Fitch: Business Development Company Leverage Ratios Challenging to Manage in 2016
OREANDA-NEWS. Despite the varied strategies and risk appetites of business development companies (BDCs), one consistent trend across the sector is increasing leverage, according to a new report from Fitch Ratings on the 18 largest BDCs. Against the current market backdrop, it will be challenging for BDCs to manage leverage within targeted ranges, keeping rating pressure on a sector that Fitch has maintained a negative outlook on over the last two years.
"Fitch expects BDCs will have trouble managing leverage in 2016 due to heighted share repurchase activity and the potential for incremental valuation marks, resulting from market movements and deteriorating asset quality, particularly in the energy sector," said Meghan Neenan, Senior Director, Fitch Ratings. "BDCs with elevated leverage and outsized portfolio credit issues could face negative rating actions."

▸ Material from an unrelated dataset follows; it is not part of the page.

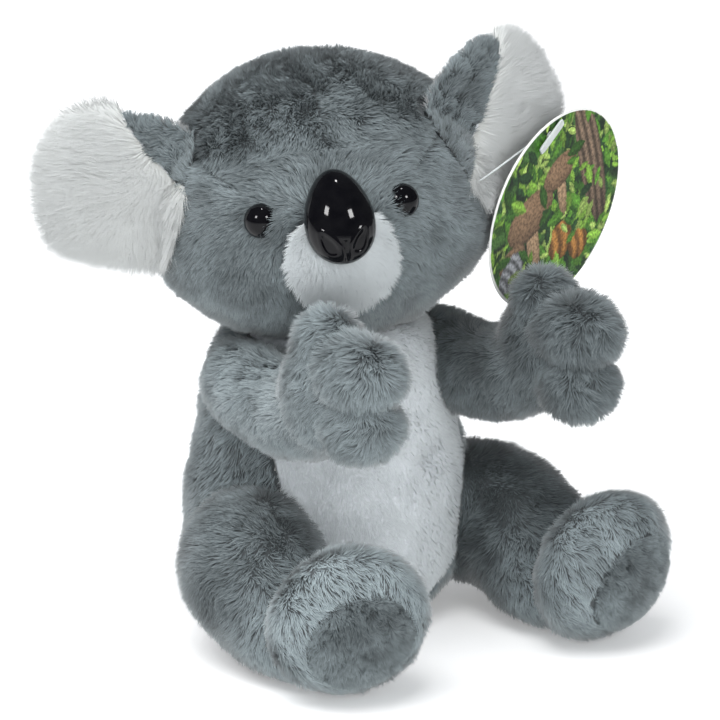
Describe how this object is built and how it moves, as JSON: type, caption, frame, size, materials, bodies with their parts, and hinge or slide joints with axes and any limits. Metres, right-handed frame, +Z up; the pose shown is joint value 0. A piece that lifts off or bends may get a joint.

Under the provisions of the Investment Company Act of 1940, BDCs must have an asset coverage ratio of at least 200%, which is equivalent to a maximum debt to equity ratio of 1:1. Failure to maintain asset coverage prohibits the BDC from incurring additional indebtedness or paying dividends. While there have been discussions about potential changes in BDC legislation, effectively allowing BDCs to increase leverage to 2.0x from 1.0x, Fitch does not expect any major developments in the near term. While Fitch's reaction to higher leverage would be negative, it would not automatically result in negative rating action. Instead, Fitch would need to assess a BDC's leverage target in the context of its portfolio risk profile.
On March 9, 2016, Fitch took a variety of negative rating
actions as part of its annual peer review of BDCs. Fitch downgraded the ratings for Apollo Investment Corporation (Apollo) to 'BBB-' from 'BBB' and the ratings for Fifth Street Finance Corp. (FSC) to 'BB' from 'BB+'. The Rating Outlook or Watch for five of the 10 rated BDCs is now Negative, which reflects expectations for continued performance and funding challenges in 2016.

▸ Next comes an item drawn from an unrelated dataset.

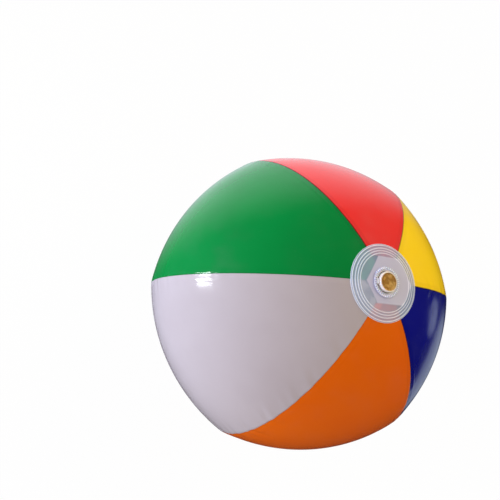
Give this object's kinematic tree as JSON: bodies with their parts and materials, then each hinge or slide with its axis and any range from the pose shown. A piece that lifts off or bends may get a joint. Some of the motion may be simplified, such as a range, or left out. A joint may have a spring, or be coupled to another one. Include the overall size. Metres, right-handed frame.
{
  "type": "inflatable beach ball",
  "caption": "Glossy inflatable ball of coloured film gores with clear end discs and a push-in inflation valve with a tethered plug.",
  "frame": {"origin": "centre of the inflated ball", "axes": "+Z along the valve's axis, out of the ball; +X runs through the seam between the green and the white panel"},
  "size_m": [0.3, 0.2918, 0.2952],
  "materials": {
    "film_white": "glossy white vinyl film",
    "film_orange": "glossy orange vinyl film",
    "film_blue": "glossy deep blue vinyl film",
    "film_yellow": "glossy yellow vinyl film",
    "film_red": "glossy red vinyl film",
    "film_green": "glossy green vinyl film",
    "film_clear": "clear, slightly milky vinyl film",
    "valve_amber": "soft translucent amber vinyl"
  },
  "bodies": {
    "ball": {"panel_white": "film_white", "panel_orange": "film_orange", "panel_blue": "film_blue", "panel_yellow": "film_yellow", "panel_red": "film_red", "panel_green": "film_green", "valve_end_disc": "film_clear", "plain_end_disc": "film_clear", "valve_flange": "valve_amber", "valve_skirt": "valve_amber"},
    "stem": {"valve_stem": "valve_amber", "flap_seat": "valve_amber"},
    "stopper": {"plug": "valve_amber", "plug_strap": "valve_amber"},
    "flap": {"check_flap": "valve_amber"}
  },
  "joints": [
    {"name": "stem_slide", "type": "slide", "parent": "ball", "child": "stem", "axis": [0, 0, 1], "range_m": [0, 0.012], "deforming": ["valve_skirt"]},
    {"name": "plug_swing", "type": "hinge", "parent": "stem", "child": "stopper", "pos_m": [0.00805, 0, 0.14767], "axis": [0, 1, 0], "range_deg": [0, 135]},
    {"name": "flap_swing", "type": "hinge", "parent": "stem", "child": "flap", "pos_m": [-0.0042, 0, 0.13242], "axis": [0, 1, 0], "range_deg": [0, 60], "stiffness_Nm_per_rad": 0.00005, "springref_deg": -17.19}
  ]
}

"Competitive underwriting conditions, underperforming energy investments and limited access to growth capital are some of the factors contributing to Fitch's negative outlook for the BDC sector," added Neenan. "In addition BDC mangers face mounting shareholder activism, scrutiny over compensation and pressure to maintain their dividends."

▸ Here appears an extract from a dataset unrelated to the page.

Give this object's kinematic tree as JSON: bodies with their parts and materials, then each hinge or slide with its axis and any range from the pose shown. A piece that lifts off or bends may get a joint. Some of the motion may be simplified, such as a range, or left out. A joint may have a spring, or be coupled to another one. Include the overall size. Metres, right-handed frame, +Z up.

The rated peer group was trading at a 14% average discount to net asset value (NAV), as of April 19, 2016, precluding most BDCs from accessing the equity market for growth capital without significantly diluting existing shareholders. With limited access to the equity markets and relatively high leverage, Fitch expects most BDCs will rely on cash from portfolio repayments to originate new deals over the near term. However portfolio repayments are also challenged by decreased middle market M&A volume and slower refinancing activity. A decline in origination and prepayment volume will reduce fee income for the year and, potentially, pressure dividend coverage for some BDCs.
The 'Business Development Company Industry Overview' report includes a comparative analysis of 18 BDCs in the U.S., covering the operating environment, portfolio size, growth, composition, concentrations, asset quality trends, profitability metrics, funding, leverage, liquidity, and valuation.